4. Molestie e condotte vessatorie rientrano nella nozione di discriminazione
L’ordinanza richiama espressamente l’art. 2 del D.Lgs. 216/2003:
«Sono, altresì, considerate come discriminazioni, ai sensi del comma 1, anche le molestie ovvero quei comportamenti indesiderati, posti in essere per uno dei motivi di cui all’articolo 1, aventi lo scopo o l’effetto di violare la dignità di una persona e di creare un clima intimidatorio, ostile, degradante, umiliante od offensivo.»
La Corte territoriale aveva già riconosciuto un danno biologico di € 52.446,00 per lo stress lavorativo derivante da «numerose e-mail a contenuto vessatorio» inviate durante il periodo di malattia della lavoratrice.
5. Differenza tra licenziamento ritorsivo e discriminatorio
La Cassazione ribadisce un principio ormai consolidato:
«A differenza del licenziamento ritorsivo, la prova della unicità e determinatezza del motivo non rileva nel caso di licenziamento discriminatorio, che ben può accompagnarsi ad altro motivo legittimo ed essere comunque nullo.»

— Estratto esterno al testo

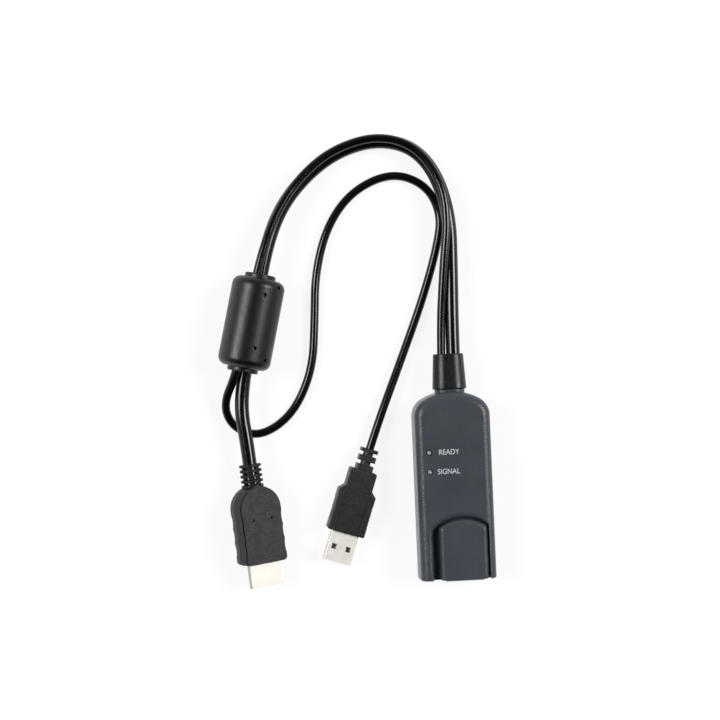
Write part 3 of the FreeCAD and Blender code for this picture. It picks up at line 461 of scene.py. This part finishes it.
legend_ink = printing_ink()
print_word("ready", "power_light_pipe", legend_ink)
print_word("signal", "active_light_pipe", legend_ink)


# ---- Studio --------------------------------------------------------------------------------------
FLOOR_REACH = 30.0                    # metres from the middle to each side
FLOOR_DROP = 0.1 * MM                 # keeps the floor just clear of the part's flat faces
FLOOR_GLOW = 0.8                      # share of the floor that shows as plain white
PAPER_LIGHT = 1.08                    # strength of that white
PAPER_COLOUR = (0.86, 0.86, 0.86, 1.0)
PURE_WHITE = (1.0, 1.0, 1.0, 1.0)
LAMP_ELEVATION = math.radians(45)
LAMP_LEAN = math.radians(13)          # of both lamps towards the boot's end of the table
LAMP_SPREAD = math.radians(25)        # how wide each lamp looks from the table
LAMP_STRENGTHS = (1.60, 1.95)         # left and right
WALL_LIGHT = 0.50                     # of the surroundings, low and half-way up
ZENITH_LIGHT = 0.06                   # of the surroundings, overhead
NEAR_SIDE_SHARE = 0.10                # of that light past the jack's end, against the other sides
DIMMING_HEIGHTS = (0.40, 0.75)        # sines of the heights between which the light fades upwards
NEAR_SIDE_EDGE = (-0.55, -0.10)       # Y of the directions between which that light comes back


def make_floor():
    mesh = bpy.data.meshes.new("floor")
    shape = bmesh.new()
    bmesh.ops.create_grid(shape, x_segments=1, y_segments=1, size=FLOOR_REACH)
    bmesh.ops.translate(shape, verts=shape.verts, vec=(0, 0, -FLOOR_DROP))
    shape.to_mesh(mesh)
    shape.free()
    material, tree, output = new_material("white_sweep")
    path = add(tree, "LightPath")
    seen = add(tree, "Math", {0: path.outputs["Is Camera Ray"], 1: path.outputs["Is Glossy Ray"]},
               operation="MAXIMUM")
    shown = add(tree, "Math", {0: seen.outputs[0], 1: path.outputs["Is Transmission Ray"]},
                operation="MAXIMUM")
    share = add(tree, "Math", {0: shown.outputs[0], 1: FLOOR_GLOW}, operation="MULTIPLY")
    paper = add(tree, "BsdfDiffuse", {"Color": PAPER_COLOUR})
    white = add(tree, "Emission", {"Color": PURE_WHITE, "Strength": PAPER_LIGHT})
    both = add(tree, "MixShader", {0: share.outputs[0], 1: paper.outputs[0], 2: white.outputs[0]})
    tree.links.new(both.outputs[0], output.inputs["Surface"])
    mesh.materials.append(material)
    floor = bpy.data.objects.new("floor", mesh)
    bpy.context.collection.objects.link(floor)


def make_lamps():
    """Two soft boxes, left and right of the table and a little past its far end."""
    for name, side, strength in zip(("left_lamp", "right_lamp"), (-1, 1), LAMP_STRENGTHS):
        data = bpy.data.lights.new(name, "SUN")
        data.energy = strength
        data.angle = LAMP_SPREAD
        lamp = bpy.data.objects.new(name, data)
        level = math.cos(LAMP_ELEVATION)
        aim = Vector((side * level * math.cos(LAMP_LEAN), level * math.sin(LAMP_LEAN),
                      math.sin(LAMP_ELEVATION)))
        lamp.rotation_mode = "QUATERNION"
        lamp.rotation_quaternion = aim.to_track_quat("Z", "Y")
        bpy.context.collection.objects.link(lamp)


def make_surroundings():
    """Soft light from low and half-way up on three sides; dim overhead and past the jack's end."""
    world = bpy.data.worlds.new("studio")
    world.use_nodes = True
    tree = world.node_tree
    tree.nodes.clear()
    place = add(tree, "TexCoord")
    split = add(tree, "SeparateXYZ", {"Vector": place.outputs["Generated"]})
    height = add(tree, "MapRange", {
        "Value": split.outputs["Z"], "From Min": DIMMING_HEIGHTS[0], "From Max": DIMMING_HEIGHTS[1],
        "To Min": WALL_LIGHT, "To Max": ZENITH_LIGHT,
    })
    side = add(tree, "MapRange", {
        "Value": split.outputs["Y"], "From Min": NEAR_SIDE_EDGE[0], "From Max": NEAR_SIDE_EDGE[1],
        "To Min": NEAR_SIDE_SHARE, "To Max": 1.0,
    })
    level = add(tree, "Math", {0: height.outputs["Result"], 1: side.outputs["Result"]},
                operation="MULTIPLY")
    sky = add(tree, "Background", {"Color": PURE_WHITE, "Strength": level.outputs[0]})
    output = add(tree, "OutputWorld")
    tree.links.new(sky.outputs[0], output.inputs["Surface"])
    bpy.context.scene.world = world


make_floor()
make_lamps()
make_surroundings()
bpy.context.scene.view_settings.view_transform = "Standard"
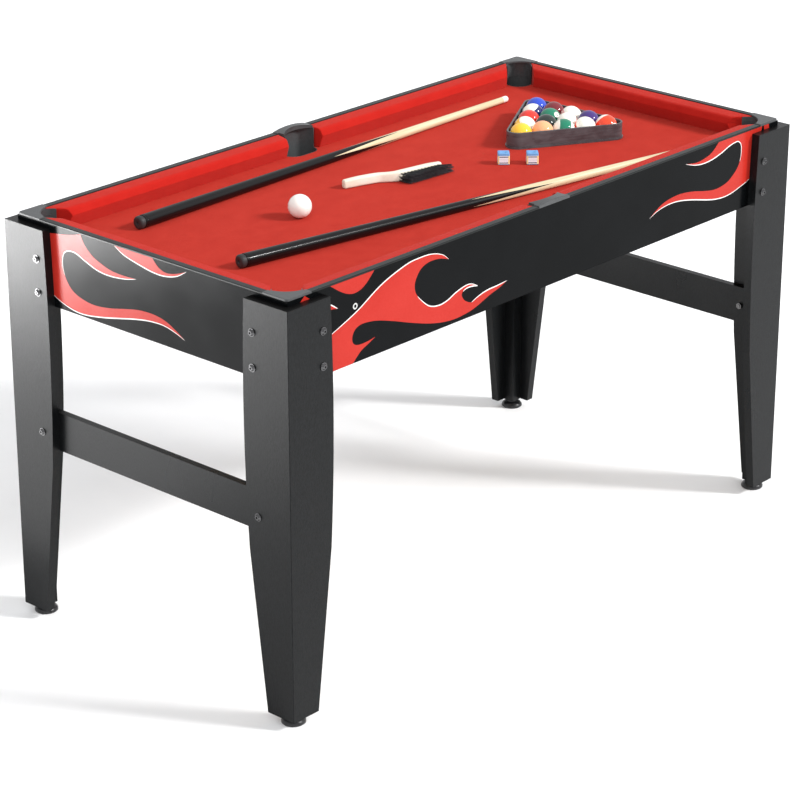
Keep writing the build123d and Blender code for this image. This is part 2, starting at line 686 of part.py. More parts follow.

Citando espressamente la giurisprudenza precedente:
«Da ultimo in questi termini si è espressa altresì Cass. n. 2414/22 e Cass. n. 13934/24.»
6. Conseguenze: cassazione e rinvio
La Corte ha accolto i motivi di ricorso e cassato la sentenza della Corte d’Appello di Roma, disponendo il rinvio «alla Corte d’Appello di Roma, in diversa composizione», con l’indicazione di applicare correttamente:
«La disciplina del d.lgs. n. 216/2003 […] con riferimento al licenziamento discriminatorio ed alla sua nullità in base alla normativa di legge.»